Since we had dropped off diaper bags, with diapers in them, and had received not one call from the babysitter, we were…perplexed. We headed to pick up the kids, date night obviously ruined. We go into the babysitter’s house, and we find the diaper bags suspiciously empty, an accusatory babysitter obviously trying to get us to leave asap, and an angry family member who is adamant about how much we now owe her.
After yelling, crying, and unraveling of lies, here is what really went on:
The babysitter had a smoking habit she was trying to hide from a husband who controlled their finances with an iron hand. When the children were dropped off, she contacted another family member about getting money for diapers, thinking that blaming me would be no big deal. She told the one family member who had no problems with confrontation, and confronted the shit out of everyone and everything. The babysitter panicked, threw away the diapers I brought, and tried desperately to convince everyone I was lying.
Me. My reputation was of little value, nor was my integrity worth as much as a stupid pack of cigarettes. And for a long time, because there were a whole set of people who believed the babysitter, it was instantly assumed I was the liar. The truth, by the time if finally did come out, vindicated nothing because no one was emotionally invested in the situation as much as I had been. And to rattle the cages just to prove how wronged I had been wouldn’t be appreciated by anyone. So, not trusting I’d get even the smallest apology, I let it alone for a long time. The damage of being lied about, lied to, and betrayed, though, has stayed with me a long time.”
I hate these types of lies, stupid, petty, tending to always be twisted around something rather innocuous and small. I have found myself involved in another one of these situations, and the nukes have launched, on-time, and as predictable as they always have been about people making my integrity disposable for selfish purposes. What started with me asking for permission to use a phone no longer in service, turned into yet another of these twister games. And now, at the end of all of this back and forth, where I have proven to be able to withstand blackmail, manipulation, peer pressure to settle, baffling with bullshit, deflections from the point, and guilt over upsetting the precious peace, I find myself again alone with the knowledge of what the truth really was, but also the only one who really cares that much about it. I can’t handle these kinds of games, and I don’t want to be able to play them well.
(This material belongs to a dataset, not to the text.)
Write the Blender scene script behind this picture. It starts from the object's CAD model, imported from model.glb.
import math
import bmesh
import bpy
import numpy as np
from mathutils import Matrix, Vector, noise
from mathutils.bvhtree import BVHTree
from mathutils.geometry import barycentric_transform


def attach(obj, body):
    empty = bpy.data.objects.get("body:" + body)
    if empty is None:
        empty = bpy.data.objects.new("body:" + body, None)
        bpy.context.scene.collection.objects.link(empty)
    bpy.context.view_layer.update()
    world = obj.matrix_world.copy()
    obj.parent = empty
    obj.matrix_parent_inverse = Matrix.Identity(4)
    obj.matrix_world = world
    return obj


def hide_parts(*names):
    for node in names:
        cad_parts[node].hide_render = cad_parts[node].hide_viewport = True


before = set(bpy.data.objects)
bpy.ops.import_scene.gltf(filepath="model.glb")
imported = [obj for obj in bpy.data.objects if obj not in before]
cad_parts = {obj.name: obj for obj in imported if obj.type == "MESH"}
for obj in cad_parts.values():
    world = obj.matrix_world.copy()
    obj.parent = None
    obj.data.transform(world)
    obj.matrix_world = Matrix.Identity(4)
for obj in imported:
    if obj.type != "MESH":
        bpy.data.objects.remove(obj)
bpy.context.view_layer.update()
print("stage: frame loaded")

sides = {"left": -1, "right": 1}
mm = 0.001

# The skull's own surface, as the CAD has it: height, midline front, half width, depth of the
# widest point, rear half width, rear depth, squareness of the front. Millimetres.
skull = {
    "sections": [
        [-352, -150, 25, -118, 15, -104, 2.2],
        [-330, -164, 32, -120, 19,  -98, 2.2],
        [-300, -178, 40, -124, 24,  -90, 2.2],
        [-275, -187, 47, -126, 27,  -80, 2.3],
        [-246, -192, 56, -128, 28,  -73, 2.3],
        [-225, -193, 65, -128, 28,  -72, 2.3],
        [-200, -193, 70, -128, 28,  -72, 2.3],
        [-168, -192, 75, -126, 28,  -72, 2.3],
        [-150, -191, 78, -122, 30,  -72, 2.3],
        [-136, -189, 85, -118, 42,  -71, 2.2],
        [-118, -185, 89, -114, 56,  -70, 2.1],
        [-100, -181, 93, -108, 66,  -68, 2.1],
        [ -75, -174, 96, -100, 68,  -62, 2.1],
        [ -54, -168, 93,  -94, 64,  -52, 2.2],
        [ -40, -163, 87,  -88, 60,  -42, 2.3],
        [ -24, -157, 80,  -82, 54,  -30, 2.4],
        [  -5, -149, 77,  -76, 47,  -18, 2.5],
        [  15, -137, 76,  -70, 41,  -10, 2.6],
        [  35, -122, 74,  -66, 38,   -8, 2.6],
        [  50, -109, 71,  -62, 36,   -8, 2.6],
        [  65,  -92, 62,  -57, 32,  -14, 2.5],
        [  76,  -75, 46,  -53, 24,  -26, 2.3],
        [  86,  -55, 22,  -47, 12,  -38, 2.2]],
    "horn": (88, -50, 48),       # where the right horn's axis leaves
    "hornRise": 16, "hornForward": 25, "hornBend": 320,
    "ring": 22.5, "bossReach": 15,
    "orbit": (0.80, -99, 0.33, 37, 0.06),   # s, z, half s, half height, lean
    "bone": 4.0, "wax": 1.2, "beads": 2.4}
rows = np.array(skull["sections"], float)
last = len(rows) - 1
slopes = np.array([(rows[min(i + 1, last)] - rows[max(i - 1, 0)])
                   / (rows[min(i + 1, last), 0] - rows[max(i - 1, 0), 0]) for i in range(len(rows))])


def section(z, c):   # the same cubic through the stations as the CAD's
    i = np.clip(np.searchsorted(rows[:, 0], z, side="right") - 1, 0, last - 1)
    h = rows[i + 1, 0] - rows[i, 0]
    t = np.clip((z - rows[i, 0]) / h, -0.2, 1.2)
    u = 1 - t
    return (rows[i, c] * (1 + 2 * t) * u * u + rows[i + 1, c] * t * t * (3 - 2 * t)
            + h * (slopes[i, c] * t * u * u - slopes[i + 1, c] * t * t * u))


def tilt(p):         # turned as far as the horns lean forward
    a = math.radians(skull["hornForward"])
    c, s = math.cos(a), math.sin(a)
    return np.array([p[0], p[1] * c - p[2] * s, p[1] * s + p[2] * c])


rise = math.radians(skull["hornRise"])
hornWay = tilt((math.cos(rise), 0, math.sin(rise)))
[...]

- There may be safety in numbers, but honesty doesn’t need them. You can convince a nation of people you’re telling the truth, but that makes no difference at all to the reality of whether it is actually the truth or it is a just a believable lie.
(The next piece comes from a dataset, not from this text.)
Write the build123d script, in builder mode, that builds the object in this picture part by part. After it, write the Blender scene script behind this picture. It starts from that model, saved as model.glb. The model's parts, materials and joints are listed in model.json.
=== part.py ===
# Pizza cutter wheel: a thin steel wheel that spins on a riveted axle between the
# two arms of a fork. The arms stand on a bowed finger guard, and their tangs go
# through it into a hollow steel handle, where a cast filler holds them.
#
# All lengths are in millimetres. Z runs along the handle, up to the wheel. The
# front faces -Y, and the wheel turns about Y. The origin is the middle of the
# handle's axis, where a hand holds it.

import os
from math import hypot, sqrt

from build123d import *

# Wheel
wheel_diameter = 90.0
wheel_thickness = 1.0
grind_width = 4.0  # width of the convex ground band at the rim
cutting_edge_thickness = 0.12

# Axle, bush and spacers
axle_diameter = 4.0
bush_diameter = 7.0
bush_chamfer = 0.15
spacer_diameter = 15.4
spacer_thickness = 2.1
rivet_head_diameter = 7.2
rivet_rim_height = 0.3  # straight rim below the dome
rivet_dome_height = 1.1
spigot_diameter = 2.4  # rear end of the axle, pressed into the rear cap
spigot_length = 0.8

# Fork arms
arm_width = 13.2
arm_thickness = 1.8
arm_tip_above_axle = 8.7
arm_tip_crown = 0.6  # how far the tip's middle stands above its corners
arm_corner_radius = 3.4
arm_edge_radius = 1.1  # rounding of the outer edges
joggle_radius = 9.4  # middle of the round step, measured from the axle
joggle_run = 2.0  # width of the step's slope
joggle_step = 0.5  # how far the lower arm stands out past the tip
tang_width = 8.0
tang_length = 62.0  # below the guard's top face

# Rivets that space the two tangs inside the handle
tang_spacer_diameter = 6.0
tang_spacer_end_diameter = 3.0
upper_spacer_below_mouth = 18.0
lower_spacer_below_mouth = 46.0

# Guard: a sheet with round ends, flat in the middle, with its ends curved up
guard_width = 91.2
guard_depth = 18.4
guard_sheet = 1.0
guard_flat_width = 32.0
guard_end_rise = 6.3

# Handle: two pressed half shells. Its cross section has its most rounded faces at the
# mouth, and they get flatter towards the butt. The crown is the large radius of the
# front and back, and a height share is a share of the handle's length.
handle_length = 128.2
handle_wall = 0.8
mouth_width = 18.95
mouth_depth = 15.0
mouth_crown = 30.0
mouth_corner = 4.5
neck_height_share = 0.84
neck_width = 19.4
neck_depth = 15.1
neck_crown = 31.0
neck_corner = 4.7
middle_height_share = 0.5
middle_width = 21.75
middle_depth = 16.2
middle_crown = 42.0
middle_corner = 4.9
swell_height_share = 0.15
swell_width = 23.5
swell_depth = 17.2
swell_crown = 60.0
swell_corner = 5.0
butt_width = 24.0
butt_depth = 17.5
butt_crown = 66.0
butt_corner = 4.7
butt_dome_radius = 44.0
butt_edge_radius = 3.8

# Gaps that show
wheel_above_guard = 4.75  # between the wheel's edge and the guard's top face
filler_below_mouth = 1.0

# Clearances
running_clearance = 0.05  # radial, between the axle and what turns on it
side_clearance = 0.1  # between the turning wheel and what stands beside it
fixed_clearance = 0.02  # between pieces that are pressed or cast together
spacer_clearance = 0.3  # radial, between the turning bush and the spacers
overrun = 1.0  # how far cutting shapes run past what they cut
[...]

- Just because you don’t think your lie about someone else should be a big deal, you don’t know what that lie weighs in their life. Sometimes, a feather of a lie can crush the spirit of someone who just didn’t need that last little thing.
- There is no shame in being remorseful. In fact, no one can say they haven’t messed up big time.
- Trying to force-feed your lie into the face of the person you’re lying about will never get a good result, and you might find that your measly stupid little reason for lying in the first place wasn’t worth the headache it eventually will cost you.
- Nothing done in secret will remain in secret forever.
- Always try to remember, everyone values their reputations differently, and while you don’t mind gambling away some parts of yours, some of us worked hard to have the ones we ourselves can respect as well. Tread softly.
This has been a sad day for me, and I feel I’ve lost someone before I really had them back. But I left this nonsense behind when I left home, and I don’t want this kind of relationship back in my life again now. I value honesty so much because it was so rare in my childhood home, and I see, some things never change. To be in my life, you have to be able to tell what the truth is, no matter how little it really matters.